▶ _Extracted data_:
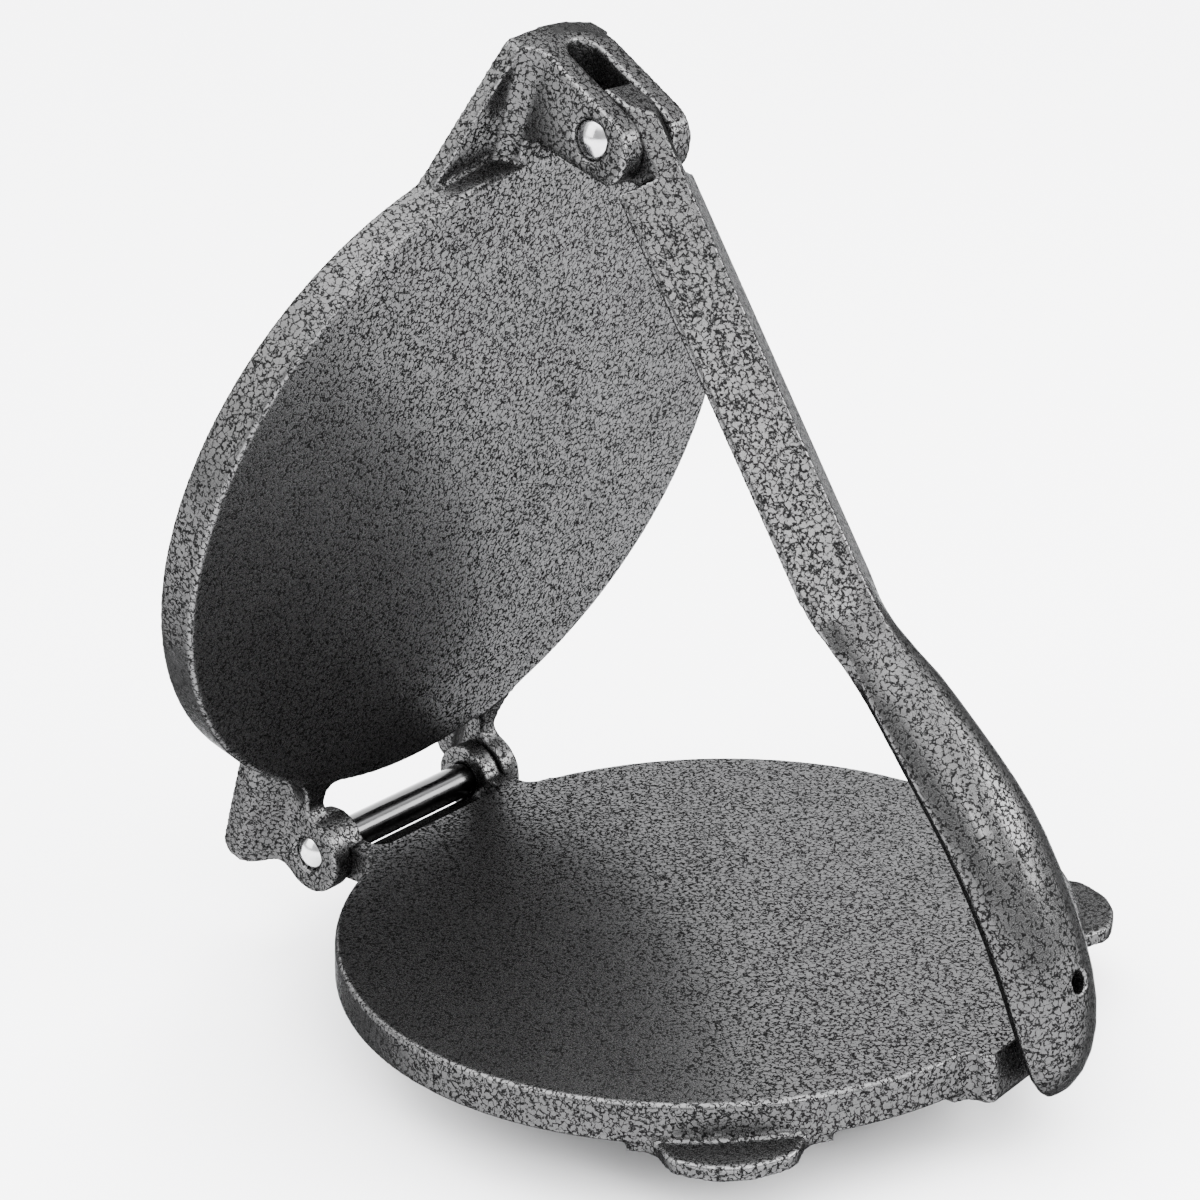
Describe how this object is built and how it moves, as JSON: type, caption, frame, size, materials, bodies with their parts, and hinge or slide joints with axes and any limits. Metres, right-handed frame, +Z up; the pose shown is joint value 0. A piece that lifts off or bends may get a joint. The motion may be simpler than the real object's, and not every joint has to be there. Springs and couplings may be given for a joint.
{
  "type": "tortilla press",
  "caption": "Hinged two-plate hand press with a lever pinned in a clevis on the upper plate, for flattening dough into round flatbreads.",
  "frame": {"origin": "centre of the lower plate's pressing face", "axes": "+Z up from the lower pressing face, +X from the hinge towards the nose and the lever's grip, +Y across the press along the pins"},
  "size_m": [0.2663, 0.2046, 0.2693],
  "materials": {
    "vein_coat": "silver vein powder coat on cast iron, dark crackle lines on grey",
    "pin_steel": "polished steel"
  },
  "bodies": {
    "base": {"base": "vein_coat", "hinge_pin": "pin_steel"},
    "upper_plate": {"upper_plate": "vein_coat"},
    "lever": {"lever": "vein_coat", "lever_pin": "pin_steel"}
  },
  "joints": [
    {"name": "plate_hinge", "type": "hinge", "parent": "base", "child": "upper_plate", "pos_m": [-0.1185, 0, -0.0025], "axis": [0, 1, 0], "range_deg": [0, 68.6]},
    {"name": "lever_swing", "type": "hinge", "parent": "upper_plate", "child": "lever", "pos_m": [-0.01792, 0, 0.21167], "axis": [0, -1, 0], "range_deg": [0, 129.3]}
  ],
  "couplings": [
    {"joint": "lever_swing", "follows": "plate_hinge", "ratio": 1.8834}
  ]
}
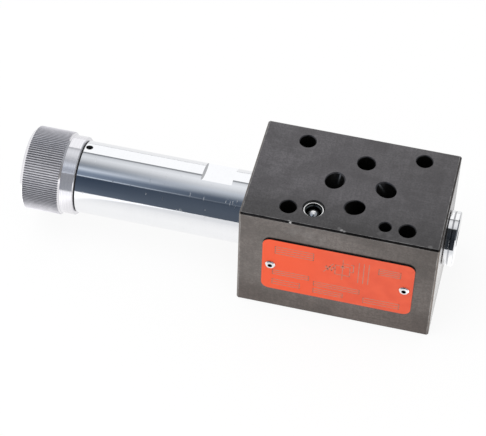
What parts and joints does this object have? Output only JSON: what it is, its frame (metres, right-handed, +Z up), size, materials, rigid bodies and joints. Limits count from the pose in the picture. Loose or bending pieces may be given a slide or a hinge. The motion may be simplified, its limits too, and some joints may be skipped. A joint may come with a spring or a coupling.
{
  "type": "hydraulic sandwich valve",
  "caption": "Sandwich-plate pressure reducing valve: drilled steel block with a port pattern, long plated adjuster sleeve and knurled hand knob.",
  "frame": {"origin": "centre of the port pattern on the bottom mounting face", "axes": "+X along the valve's axis towards the gauge port, +Y to the back, +Z up, out of the upper mounting face"},
  "size_m": [0.1517, 0.0459, 0.0448],
  "materials": {
    "block_steel": "machined and dark phosphated",
    "plated_steel": "smooth turned, bright zinc plated",
    "knob_steel": "straight knurl, bright zinc plated",
    "spool_steel": "hardened and ground",
    "spring_steel": "oiled spring wire",
    "ball_steel": "polished",
    "expander_steel": "turned",
    "rivet_steel": "bright",
    "pin_steel": "plain",
    "nameplate_lacquer": "orange-red face, black edge",
    "seal_rubber": "black nitrile rubber",
    "backup_plastic": "white fluoroplastic"
  },
  "bodies": {
    "housing": {"valve_body": "block_steel", "port_o_rings": "seal_rubber", "nameplate": "nameplate_lacquer", "nameplate_rivets": "rivet_steel", "expander_sleeve": "expander_steel", "expander_ball": "ball_steel", "gauge_port_plug": "plated_steel", "gauge_port_washer": "plated_steel", "gauge_port_seal_lip": "seal_rubber", "adjuster_sleeve": "plated_steel", "sleeve_o_ring": "seal_rubber", "knob_retaining_pin": "pin_steel", "main_spring": "spring_steel"},
    "knob": {"knob": "knob_steel", "drive_spindle": "spool_steel", "knob_o_ring": "seal_rubber", "knob_backup_ring": "backup_plastic"},
    "plunger": {"adjusting_plunger": "spool_steel"},
    "thrust_plate": {"adjuster_spring_plate": "spool_steel", "thrust_ball": "ball_steel"},
    "spool": {"spool": "spool_steel", "damping_orifice": "spool_steel", "spool_spring_plate": "spool_steel"}
  },
  "joints": [
    {"name": "knob_turn", "type": "hinge", "parent": "housing", "child": "knob", "pos_m": [-0.0977, 0, 0.0224], "axis": [1, 0, 0], "range_deg": [0, 1440.1]},
    {"name": "plunger_feed", "type": "slide", "parent": "knob", "child": "plunger", "axis": [1, 0, 0], "range_m": [0, 0.006]},
    {"name": "thrust_plate_slide", "type": "slide", "parent": "housing", "child": "thrust_plate", "axis": [1, 0, 0], "range_m": [0, 0.006], "deforming": ["main_spring"]},
    {"name": "spool_slide", "type": "slide", "parent": "housing", "child": "spool", "axis": [1, 0, 0], "range_m": [-0.0035, 0], "stiffness_N_per_m": 12000, "springref_m": 0.001, "deforming": ["main_spring"]}
  ],
  "couplings": [
    {"joint": "knob_turn", "follows": "plunger_feed", "rad_per_m": 4188.8},
    {"joint": "thrust_plate_slide", "follows": "plunger_feed", "ratio": 1}
  ]
}
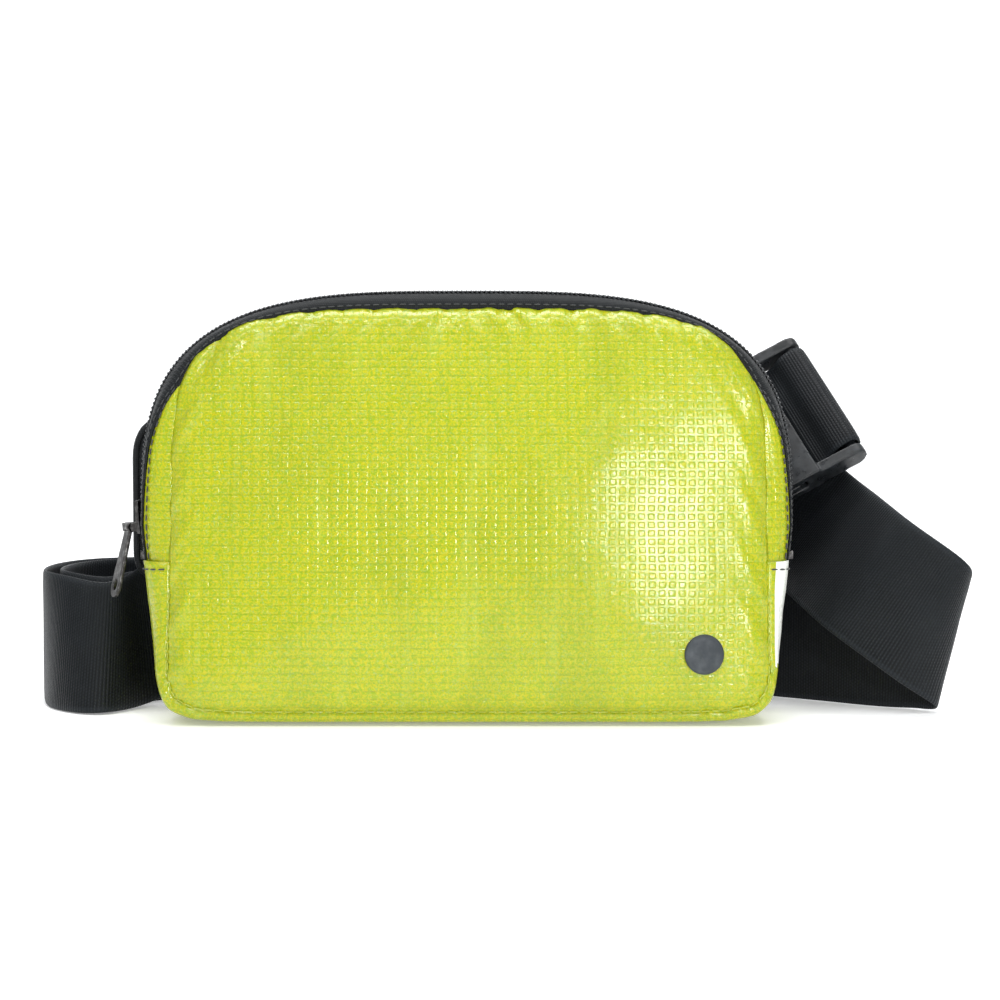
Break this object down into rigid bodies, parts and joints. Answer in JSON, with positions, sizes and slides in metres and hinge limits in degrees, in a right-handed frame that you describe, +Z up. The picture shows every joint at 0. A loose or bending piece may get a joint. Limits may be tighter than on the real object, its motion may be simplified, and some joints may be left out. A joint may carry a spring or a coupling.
{
  "type": "belt bag",
  "caption": "Small zip-top belt bag in glossy laminate, with a webbing belt, a side-release buckle and a strap adjuster.",
  "frame": {"origin": "centre of the bag's flat bottom, on the surface that it stands on", "axes": "+Z up, +Y from the front panel to the back panel, +X to the right as seen from the front"},
  "size_m": [0.3481, 0.1262, 0.1547],
  "materials": {
    "laminate": "glossy mesh-reinforced laminate",
    "black_fabric": "matt woven nylon",
    "webbing": "ribbed webbing with a satin sheen",
    "zip_tape": "coated zip tape, satin",
    "zip_coil": "nylon coil",
    "foam": "soft foam",
    "gunmetal": "dark nickel plate with light wear",
    "plastic": "moulded acetal, fine texture",
    "badge_rubber": "soft moulded rubber"
  },
  "bodies": {
    "bag": {"front_panel": "laminate", "side_strip_left": "laminate", "side_strip_right": "laminate", "bottom_gusset": "laminate", "back_gusset": "black_fabric", "back_panel": "black_fabric", "back_foam": "foam", "back_binding": "black_fabric", "inner_pocket": "black_fabric", "zip_tape_front": "zip_tape", "zip_tape_back": "zip_tape", "zip_coil_front": "zip_coil", "zip_coil_back": "zip_coil", "zip_stop_left": "gunmetal", "zip_stop_right": "gunmetal", "badge": "badge_rubber", "wing_left": "black_fabric", "wing_right": "black_fabric", "strap_left_end": "webbing", "strap_left_loop": "webbing", "strap_far_run": "webbing", "strap_adjuster_fold": "webbing", "strap_tail": "webbing", "adjuster": "plastic", "strap_adjuster_loop": "webbing", "strap_back_run": "webbing", "strap_right_turn": "webbing", "strap_rise": "webbing", "strap_buckle_return": "webbing", "buckle_tab": "webbing", "buckle_plug": "plastic"},
    "slider": {"zip_slider": "gunmetal"},
    "pull": {"pull_tab": "gunmetal"},
    "socket": {"buckle_socket": "plastic", "strap_bar_wrap": "webbing"},
    "upper_prong": {"prong_upper": "plastic"},
    "lower_prong": {"prong_lower": "plastic"}
  },
  "joints": [
    {"name": "zip_travel", "type": "hinge", "parent": "bag", "child": "slider", "pos_m": [0.0024, 0, 0.0824], "axis": [0, 1, 0], "range_deg": [0, 18]},
    {"name": "pull_swing", "type": "hinge", "parent": "slider", "child": "pull", "pos_m": [-0.12243, 0, 0.06903], "axis": [-0.468, 0.8829, -0.037], "range_deg": [-14, 130]},
    {"name": "buckle_release", "type": "slide", "parent": "bag", "child": "socket", "axis": [0.8829, 0, 0.4695], "range_m": [0, 0.03]},
    {"name": "upper_prong_press", "type": "hinge", "parent": "bag", "child": "upper_prong", "pos_m": [0.08703, 0.06647, 0.10329], "axis": [-0.289, -0.788, 0.5436], "range_deg": [-8, 0], "stiffness_Nm_per_rad": 0.05},
    {"name": "lower_prong_press", "type": "hinge", "parent": "bag", "child": "lower_prong", "pos_m": [0.09961, 0.04553, 0.07964], "axis": [-0.289, -0.788, 0.5436], "range_deg": [0, 8], "stiffness_Nm_per_rad": 0.05}
  ]
}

▶ _What you should do_:
In the records above, locate every line with the string "pose" and copy it.

▶ _Response to the exercise_:
Describe how this object is built and how it moves, as JSON: type, caption, frame, size, materials, bodies with their parts, and hinge or slide joints with axes and any limits. Metres, right-handed frame, +Z up; the pose shown is joint value 0. A piece that lifts off or bends may get a joint. The motion may be simpler than the real object's, and not every joint has to be there. Springs and couplings may be given for a joint.
What parts and joints does this object have? Output only JSON: what it is, its frame (metres, right-handed, +Z up), size, materials, rigid bodies and joints. Limits count from the pose in the picture. Loose or bending pieces may be given a slide or a hinge. The motion may be simplified, its limits too, and some joints may be skipped. A joint may come with a spring or a coupling.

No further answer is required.